Carroll High School Strolling through the grassy foothills
I grew up a lot in high school, but I can't say the academics were the main challenge. Those 4 years were spent learning human skills. I made a lot of progress figuring out how to interact with people: how to avoid insulting potential friends, how to get over the self-consciousness of new situations. I discovered the gratification of working hard towards a goal from the Cross Country team.
I was not particularly driven, and I didn't really have a goal. I meandered around idly, doing what my parents told me to do (usually), but often halfheartedly. I did my chores, but needed many reminders. I got good grades, but not because I studied. I played the violin, but didn't practice methodically like I knew I should. I ran, but I would often stop early when it became too painful, and I didn't go above 30 miles per week until my junior year. I had crushes, but I didn't act on them.
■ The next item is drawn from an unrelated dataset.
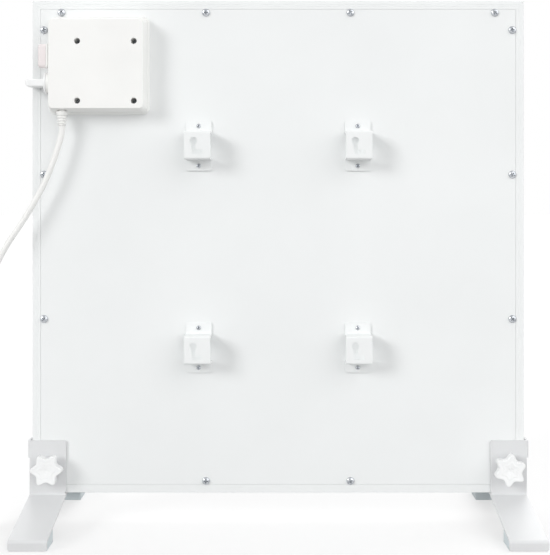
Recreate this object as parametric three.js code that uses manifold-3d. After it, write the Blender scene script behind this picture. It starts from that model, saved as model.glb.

I gradually discovered what I was missing. I dedicated myself to running in my senior year, and I buckled down and studied for standardized tests. I applied to top colleges, aiming high. The whole picture didn't come together, though. It would take another 4 years at Caltech for me to understand how I can be successful. Don't misunderstand me, I'm not claiming I know any "secrets to success" or anything cheesy like that. Those are far from secret: consistency, goals, and humility. What I've done is figure out how to motivate myself to do these things. That doesn't mean I won't encounter problems in the future or that I won't fail, but I hope to tackle those problems head on and get back on my feet after a failure. I learned how to walk. Now I need to get to exploring the landscape before me.
The landscape metaphor is inadequate for capturing the whole picture, since it entirely misses the self-reinforcing nature of knowledge acquisition. That is to say, knowledge begets more knowledge, typically faster. I still like the metaphor. It plays to my love of nature, and is a useful medium for expressing my thoughts. I hope it wasn't cumbersome or cliché.